Scope of the Catalytic Deuteration of Arenes with 1-(H)₃·NaBHEt₃ using Benzene-d₆ as the Deuterium Source.^a,b

Reactions conducted in J Young NMR tubes. Deuterium incorporation determined by a combination of ¹H, ¹³C, and ¹⁹F NMR spectroscopies.

^c2.0 mol% and 50 °C

^d3.0 mol%.

To gain additional insight into precatalyst activation and the proposed mechanism of catalytic HIE, bis(silylene)pyridine cobalt(III) complexes with different modes of activation were evaluated for HIE performance. A different mode of precatalyst activation is likely operative with cis-1-(Bf)₂H, whereby C(sp²)–H reductive elimination of benzofuran is required to access a cobalt(I) complex (Scheme 7a). From the cobalt(I)-benzofuranyl, activation of benzene-d₆ and C(sp²)–D reductive elimination leads to H/D exchange. With the previously reported bis(aryl)hydride complex, cis-(^ptolSiNSi)Co(Bf)₂H (cis-1-(Bf)₂H), no significant deuterium incorporation was observed with 1a or 4 (Scheme 7b).

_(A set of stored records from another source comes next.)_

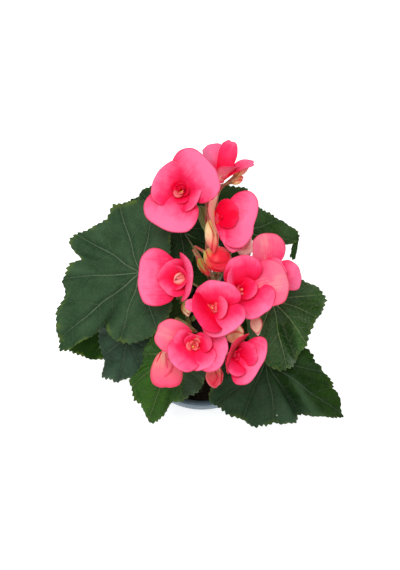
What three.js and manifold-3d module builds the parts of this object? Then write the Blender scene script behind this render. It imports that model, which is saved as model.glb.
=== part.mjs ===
// A potted elatior begonia in millimetres, +Z up, standing on z = 0 with the pot's axis on Z.
// The pot and its soil are turned shapes. Stems rise from the soil, leaves hang on the stems by
// their petioles, and forked stalks carry open flowers and buds above the leaves.
import * as THREE from "three";
import { mergeVertices } from "three/addons/utils/BufferGeometryUtils.js";
import Module from "manifold-3d";

const wasm = await Module();
wasm.setup();

// Pot
const potHeight = 110;
const rimRadius = 65;
const collarHeight = 22;
const collarStep = 4; // how far the collar stands out from the wall below it
const lipWidth = 3.5;
const lipDepth = 4;
const ledgeDrop = 3; // slope of the stacking ledge inside the rim
const baseRadius = 45;
const wall = 2.2;
const footWidth = 5.5;
const grooveRise = 3; // the drained ring stands this far above the foot
const plateRadius = 25; // flat plate in the middle of the underside
const drainRadius = 3.5;
const drainCount = 6;
const potSides = 32;

// Soil
const soilDepth = 12; // from the rim down to the soil
const soilGap = 0.3;
const soilEdgeDrop = 1.5;

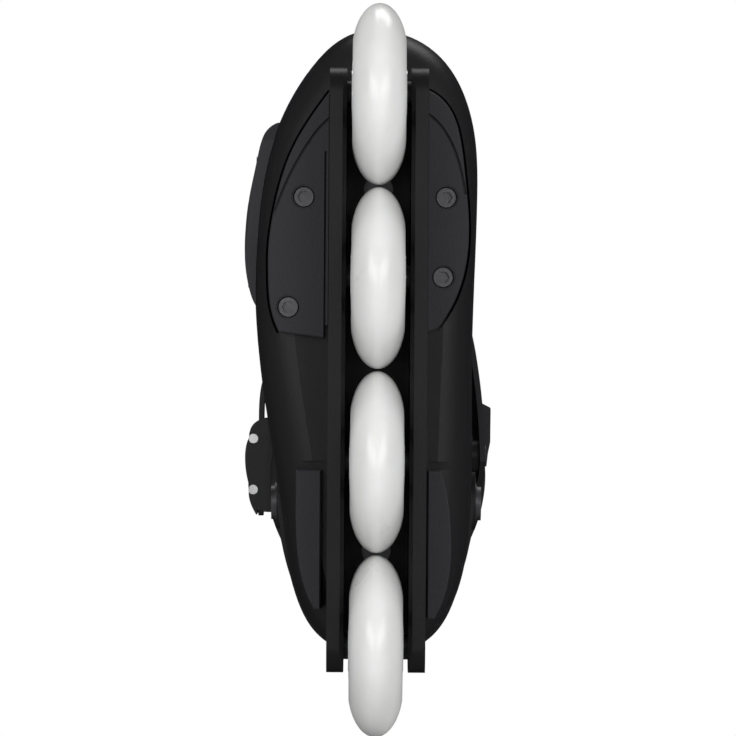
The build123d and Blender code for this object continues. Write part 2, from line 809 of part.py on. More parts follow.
# ---------------------------------------------------------------- shell, then what is fixed to it
save("shell_frame", make_shell_frame())
save("instep_buckle_base", buckle_base(instep_buckle_plane, 8.0, shell_shadow))
save("instep_buckle_pins", buckle_pins(instep_buckle_plane))
save("instep_buckle_rivet", buckle_rivet(instep_buckle_plane, -0.02))
save("instep_buckle_lever", buckle_lever(instep_buckle_plane))
save("instep_buckle_release", buckle_tab(instep_buckle_plane))


def make_instep_strap():
    """Follows the shell from the inner anchor over the crest, then runs flat through the buckle."""
    mouth_x = buckle_front_x + 0.5
    band_edge = strap_crest - strap_across * strap_width / 2
    mouth = instep_buckle_plane.from_local_coords((mouth_x, 0, 0))
    behind = Plane(origin=mouth, x_dir=(0, 0, 1), z_dir=-instep_buckle_plane.x_dir)
    with BuildPart() as strap:
        with BuildSketch(Plane(origin=band_edge, x_dir=(1, 0, 0), z_dir=strap_across)):
            Rectangle(200, 2 * (strap_reach + 10))
        extrude(amount=strap_width)
        add(strap_outer_skin, mode=Mode.INTERSECT)
        add(strap_inner_skin, mode=Mode.SUBTRACT)
        with BuildSketch(behind):
            Rectangle(90, 90)
        extrude(amount=200, mode=Mode.SUBTRACT)
        add(ladder_tongue(instep_buckle_plane, mouth_x + 4))
        add(bar_x(anchor.Y, anchor.Z, rivet_radius, 30, 70), mode=Mode.SUBTRACT)
    return strap.part


save("instep_strap", make_instep_strap())


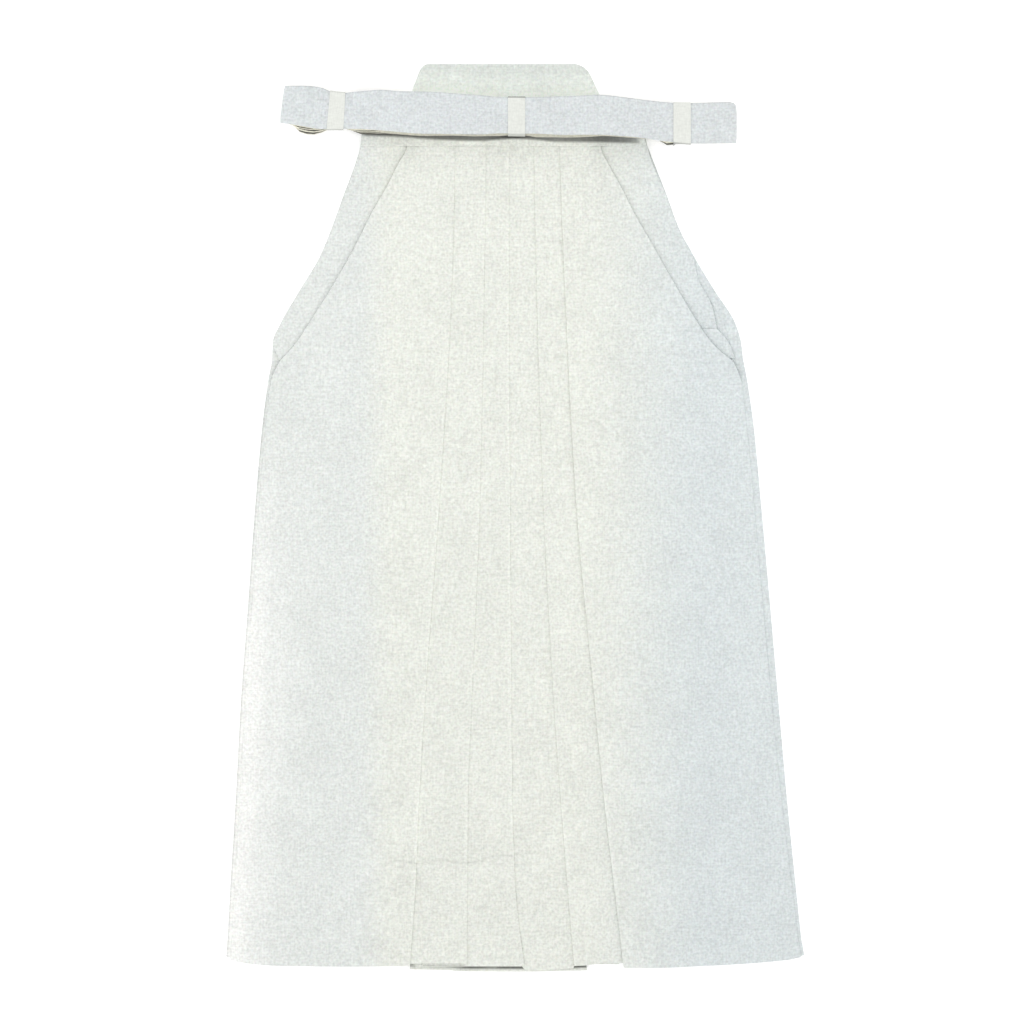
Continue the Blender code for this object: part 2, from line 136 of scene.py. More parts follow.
# How far the back comes round to the front at the side seams
BACK_PEEK = Table(
    "down left right",
    (255, 3.0, 6.1),
    (310, 3.8, 7.4),
    (490, 4.4, 7.6),
    (600, 4.6, 7.0),
    (700, 4.6, 5.9),
    (800, 4.8, 4.1),
    (880, 4.6, 3.0),
)

# Fold edges of the five pleats, and how deep each fold goes under
PLEATS = Table(
    "down p1 p2 p3 p4 p5 depth",
    (-35, -64.0, -31.5, -6.7, 19.5, 46.5, 24.0),
    (10, -64.1, -31.3, -6.7, 20.0, 47.4, 25.0),
    (150, -67.3, -33.1, -6.7, 22.7, 52.5, 31.0),
    (380, -80.4, -37.6, -5.6, 29.8, 64.4, 40.0),
    (600, -96.3, -46.4, -4.0, 41.2, 84.7, 46.0),
    (700, -102.1, -50.3, -3.0, 48.3, 94.3, 48.0),
    (790, -106.0, -50.9, -0.1, 55.2, 104.7, 48.0),
    (880, -112.1, -51.3, 9.5, 62.7, 115.3, 48.0),
)
CENTRE_STRIP_UNDERLAP = 30.0
STRIP_STEP = 1.0

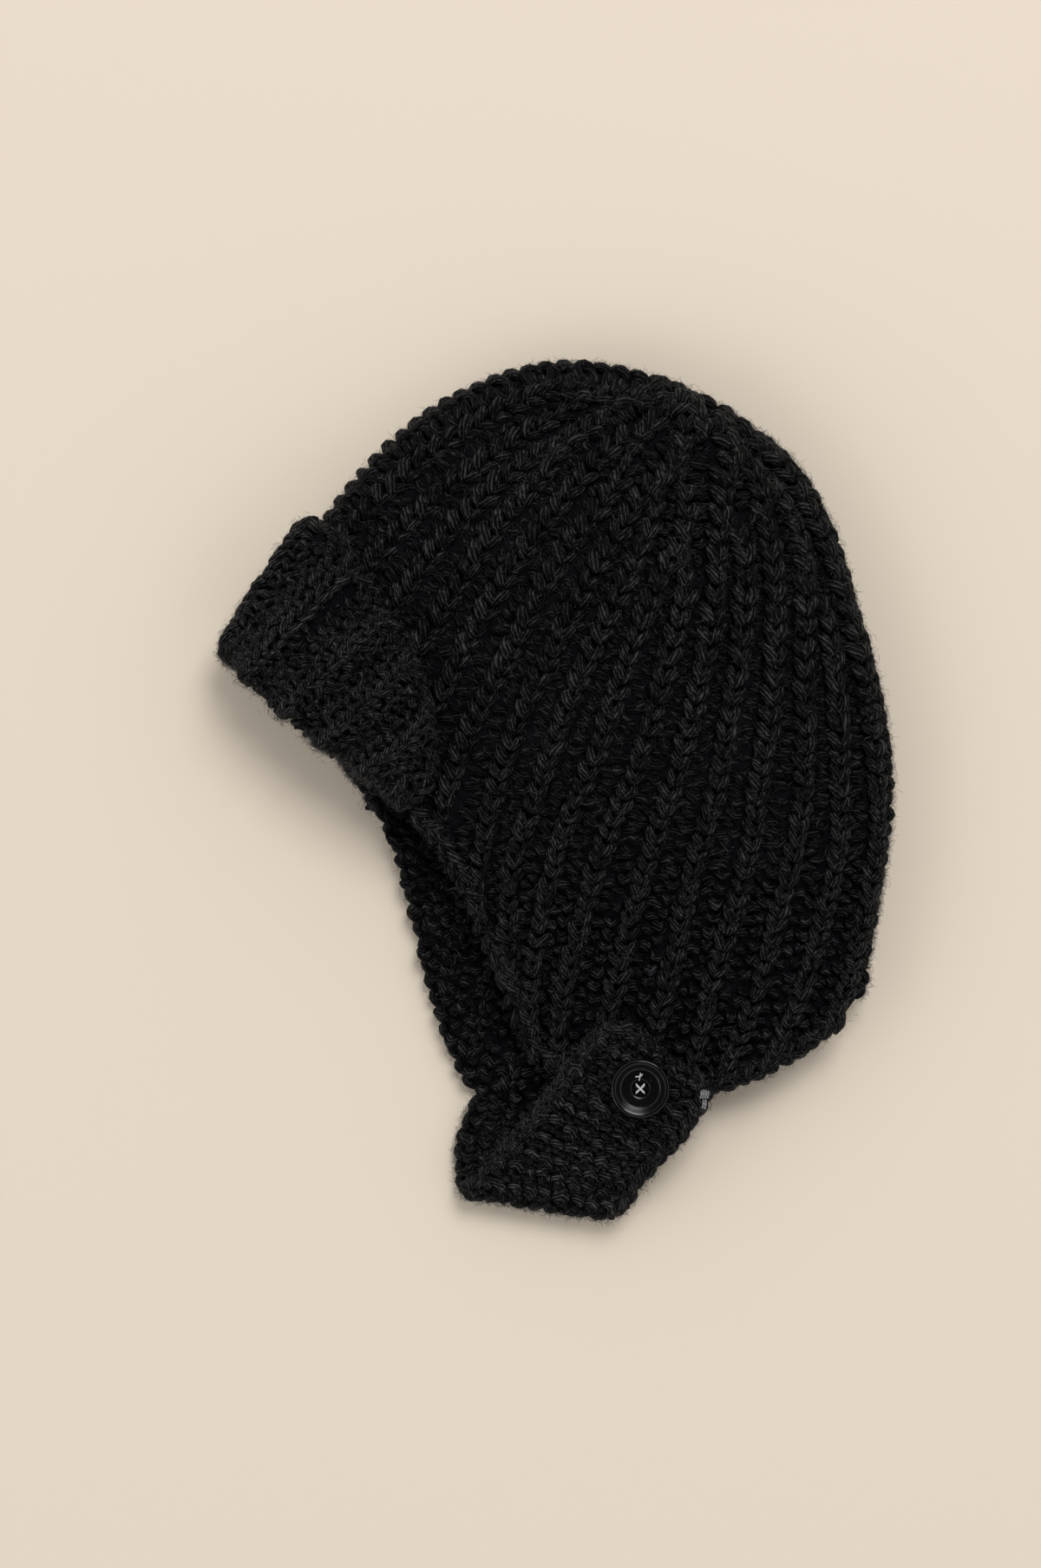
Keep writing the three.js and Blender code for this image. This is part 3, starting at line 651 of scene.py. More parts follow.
# Narrower braids fill the folds at the back and the front of the head, and six more the crown top.
fold = np.linspace(0.0, 0.93, 200)
near_parts.extend(braid(line_at(RIBS / 2, fold, 9.0), 2.6, full=0.8))
near_parts.extend(braid(line_at(RIBS / 2 + 0.1, fold, 9.0), 2.6, full=0.8, start=0.0))
near_parts.extend(braid(line_at(-0.1, fold[40:190], 9.0), 2.5, full=0.8, start=0.0))
for sixth in range(6):
    cap = line_at(sixth * 5.5 + 0.25, np.linspace(0.93, 0.992, 40), 11.0)
    (near_parts if sixth <= 2 else far_parts).extend(braid(cap, YARN - 0.3))
# The inside of the far ear flap shows through the face opening.
for rib in np.arange(20.5, 28, 1):
    inside = line_at(rib, np.linspace(0.01, 0.42, 100), 12.0)
    inner_parts.extend(braid(inside, KNIT - 0.1, inward=True, full=1.05))
near_ribs = lay_stitches("crown_ribs_near", leg_pair("near leg", 9, rib_wool), together(near_parts))
far_ribs = lay_stitches("crown_ribs_far", leg_pair("far leg", 7, rib_wool), together(far_parts + inner_parts))

# Purl columns: the valleys between the ribs, where each row shows as two short arches of yarn side by side.
PURL_STATIONS = [
    (-1.9, -0.75, -1.8, 1.0), (-1.3, -0.1, -0.45, 1.35), (0.0, 0.35, 0.3, 1.52),
    (1.3, -0.1, -0.45, 1.35), (1.9, -0.75, -1.8, 1.0),
]


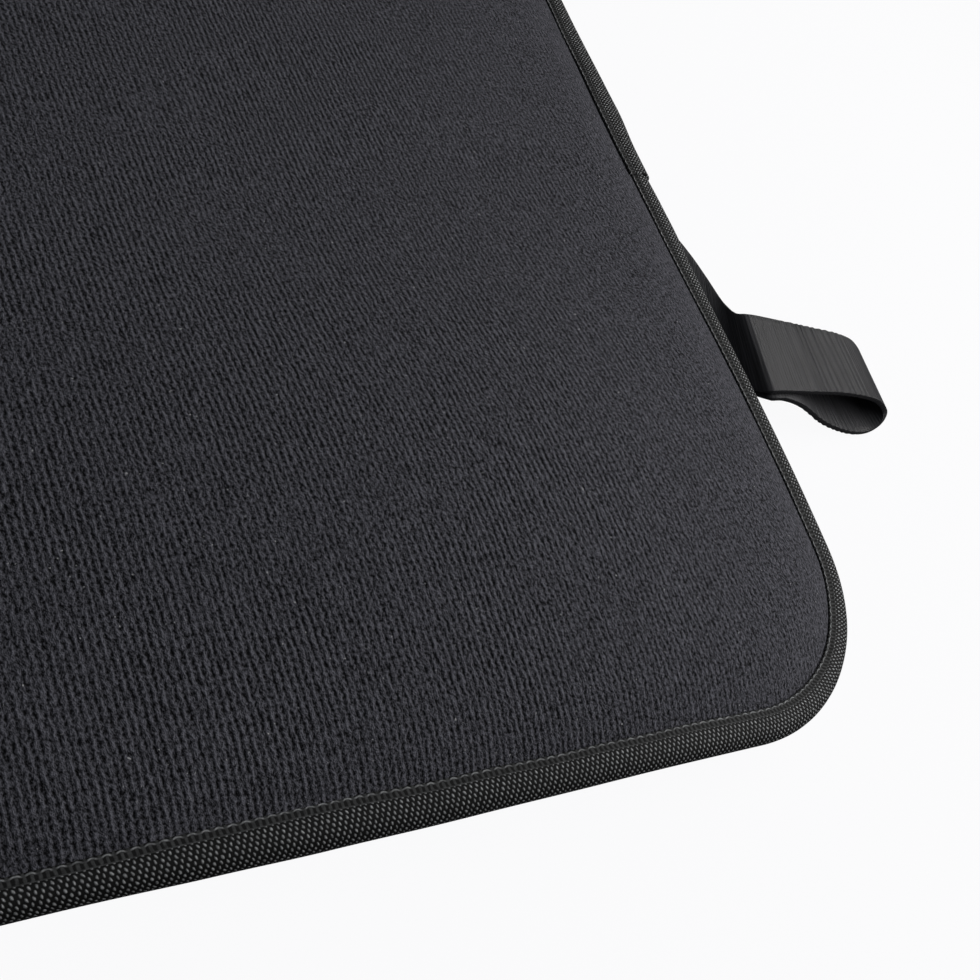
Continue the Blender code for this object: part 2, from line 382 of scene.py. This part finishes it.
def tape_section(swell, widen):
    """The folded tape from its upper selvedge round the nose to its lower one."""
    half = (EDGE_TOP - EDGE_BOTTOM) / 2
    middle = (EDGE_TOP + EDGE_BOTTOM) / 2
    flange = FLANGE_WIDTH + widen
    dip = 0.35 * MM
    inner = half + 0.25 * MM
    top = []
    for step in range(FLANGE_STEPS):
        share = step / FLANGE_STEPS
        inset = flange + (inner - flange) * share
        top.append((inset, half - dip * (1 - ease(share * 1.6 - 0.6))))
    nose = []
    for step in range(NOSE_STEPS + 1):
        angle = math.pi / 2 - math.pi * step / NOSE_STEPS
        nose.append((inner - inner * abs(math.cos(angle)) ** 0.85 * (1 + swell / inner),
                     half * math.sin(angle)))
    bottom = [(inset, -height) for inset, height in reversed(top)]
    return [(inset, middle + height) for inset, height in top + nose + bottom]


def tape_ways(total):
    """Ways along the tape: close together where the camera sees it, wide elsewhere."""
    ways = [0.0]
    while ways[-1] < total:
        way = ways[-1]
        fine = way < TAPE_SEEN_AFTER_JOIN or way > total - TAPE_SEEN_BEFORE_JOIN
        ways.append(way + (TAPE_FINE_STEP if fine else TAPE_WIDE_STEP))
    return ways[:-1] + [total]


def make_binding(look):
    """The binding tape: once round the edge, its end lapped over its start."""
    round_trip = 4 * (HALF_LENGTH + HALF_WIDTH) - (8 - 2 * math.pi) * CORNER_RADIUS
    total = round_trip + JOIN_OVERLAP
    bm = bmesh.new()
    layer = bm.loops.layers.uv.new("tape")
    rows = []
    for way in tape_ways(total):
        place, out = outline_point(way - JOIN_OVERLAP)
        on_top = ease((way - round_trip + LAP_RISE) / LAP_RISE)
        wave = noise.noise(Vector((way * 45, 3.1, 0)))
        from_join = way - JOIN_OVERLAP
        if from_join > round_trip - 100 * MM:
            from_join -= round_trip
        bulge, wider = pull_of_tape(from_join)
        ragged = 0.25 * MM * noise.noise(Vector((way * 70, 0, 7)))
        section = tape_section(bulge + 0.12 * MM * wave, wider + ragged + 0.7 * MM * on_top)
        row = []
        across = 0.0
        last = None
        for inset, height in section:
            centre = (EDGE_TOP + EDGE_BOTTOM) / 2
            inset = inset - 0.15 * MM * on_top * max(1 - inset / FLANGE_WIDTH, 0)
            height += math.copysign(TAPE_THICKNESS * on_top * 0.8, height - centre) * \
                min(abs(height - centre) / (1.5 * MM), 1)
            point = Vector((inset, height))
            across += (point - last).length if last else 0.0
            last = point
            x = place.x - out.x * inset
            y = place.y - out.y * inset
            row.append((bm.verts.new((x, y, height + lift(x, y))), across / MM))
        rows.append((way / MM, row))
    for (way, row), (next_way, next_row) in zip(rows, rows[1:]):
        for i in range(len(row) - 1):
            corners = ((way, row[i]), (next_way, next_row[i]), (next_way, next_row[i + 1]),
                       (way, row[i + 1]))
            face = bm.faces.new([vertex for _, (vertex, _) in corners])
            for loop, (u, (_, v)) in zip(face.loops, corners):
                loop[layer].uv = (u, v)
    data = bpy.data.meshes.new("edge_tape")
    bm.to_mesh(data)
    bm.free()
    obj = bpy.data.objects.new("edge_tape", data)
    bpy.context.scene.collection.objects.link(obj)
    finish_modifier(obj, "SOLIDIFY", thickness=TAPE_THICKNESS, offset=-1)
    return dress(obj, "edge_binding", look)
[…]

To gain additional insight into precatalyst activation, a benzene-d₆ solution of cis-1-(Bf)₂H was heated to 80 °C for 20 hours, resulting in the formation of benzofuran along with an unidentified paramagnetic cobalt product (See Figure S154–S156).The observed lack of catalytic HIE activity likely arises from a slower C– HH H/D oxidative addition with the cobalt(I)-benzofuranyl and/or facile deactivation of cobalt(I)-benzofuranyl complex as compared to the putative cobalt(I)-hydride generated from 1-(H)₂BPin or 1-(H)₃ Na BHEt₃. To further probe this hypothesis, cis-(^ptolSiNSi)Co(H)₂Bf (cis-1-(H)₂Bf) was evaluated as a precatalyst to explore whether reductive elimination of benzofuran would generate the same cobalt hydride as derived from 1-(H)₂BPin or 1-(H)₃·NaBHEt₃ (Scheme 7c). Heating a benzene-d₆ solution containing either 1a or 4 to 80 °C in the presence of 5 mol% of cis-1-(H)₂Bf resulted in higher isotopic incorporation compared to cis-1-(Bf)₂H (Scheme 7d). For example, use of cis-1-(H)₂Bf resulted in 78% deuterium incorporation into the 4- and 5-position of 1a after 43 minutes. With 4 as the substrate, deuterium incorporation (>60%) was observed at the C-2 and C-3 positions of benzofuran as compared to cis-1-(Bf)₂H, where no significant deuterium (<10%) incorporation was observed.

Scheme 7.

Evaluation of Well-Defined Cobalt(III) Complexes for HIE Activity.

CONCLUSIONS

A cobalt-catalyzed method for hydrogen isotope exchange of (hetero)arenes has been developed using low loadings of a bis(silylene)pyridine cobalt (III) complex and benzene-d₆ as the deuterium source. The introduction of strongly σ-donating N-heterocyclic silylenes resulted in active complexes that enabled high levels of isotopic incorporation. Despite the tert-butyl groups present in the amidinate side arm, HIE at sterically encumbered sites was viable. Stoichiometric studies with dihydrogen and X-ray diffraction revealed previously unknown pincer modifications relevant to catalysis. N-heterocyclic silylenes represent a unique ligand class due to their electronic properties and propensity to engage in metal-ligand cooperativity. The insights from this study can aid the development of further transformations catalyzed by bis(silylene)pyridine cobalt complexes. These results demonstrate that while the donating properties of pincer ligands are critical for HIE activity, other factors including chemical metal-ligand cooperativity must also be considered when using small molecules like D₂ as the isotope source. Given that H₂ is a common byproduct in C–H functionalization reactions, these insights may be applied to other catalytic C–H functionalization reactions.